French drugmaker Genfit SA on Thursday said it would begin a midstage trial this year of its experimental drug elafibranor to treat primary biliary cholangitis, a chronic disease in which bile ducts in the liver are gradually destroyed.

The company is already enrolling a 2,000-patient Phase III trial of elafibranor for the fast-growing fatty liver disease nonalcoholic steatohepatitis, or NASH, which is driven by obesity, diabetes and over-indulgent lifestyles and can lead to cirrhosis, liver failure and cancer.

Genfit expects the late-stage trial for NASH to be completed by mid-2018 with possible approval a year later in a market some analysts have said could grow to as much as $40 billion, with effective drugs racking up annual sales of $10 billion each.

"We think we can take 50 percent of the (NASH) market," Genfit Chief Executive Jean-Francois Mouney told Reuters.

Mouney said Genfit decided to also go after the far smaller primary biliary cholangitis (PBC) market because it believes its drug offers advantages over treatments from likely competitors, such as Intercept Pharmaceuticals Inc, and because most patients are not helped by current treatments.

The damage from PBC can inhibit the liver's ability to rid the body of toxins, and can lead to scarring of liver tissue known as cirrhosis.

In earlier trials, the Genfit drug led to reductions in "bad" LDL cholesterol, triglycerides and blood sugar.

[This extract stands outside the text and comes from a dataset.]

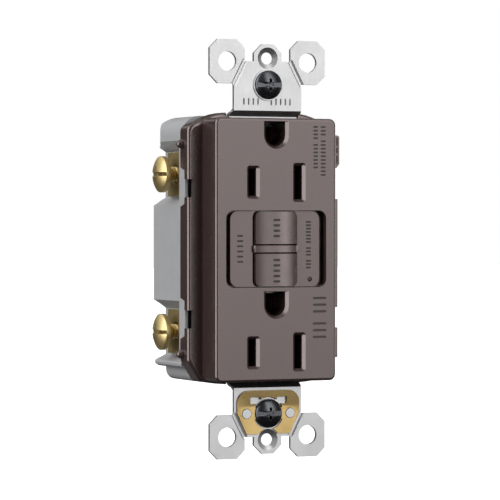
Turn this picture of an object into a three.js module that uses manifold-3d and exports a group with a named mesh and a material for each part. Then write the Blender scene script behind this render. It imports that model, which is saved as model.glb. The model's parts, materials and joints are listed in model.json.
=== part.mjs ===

Some potential rival drugs have caused LDL increases in clinical trials.

A panel of advisers to the U.S. Food and Drug Administration is scheduled next week to decide whether to recommend approval of Intercept's drug for PBC.

The Genfit PBC trial will test its one pill, once-a-day drug in patients who do not tolerate or do not respond sufficiently to the current standard treatment with ursodeoxycholic acid. That can be as many as 70 percent of PBC patients, Genfit said.

After discussions with experts in the field, we have decided "that PBC is the next logical target in our development plan," Mouney said in a statement.

The company made the announcement at a meeting in New York to discuss its research and development plans.

Genfit said it will work with regulatory agencies to determine the study goals and design in the coming months, with the aim of beginning the trial before the end of the year.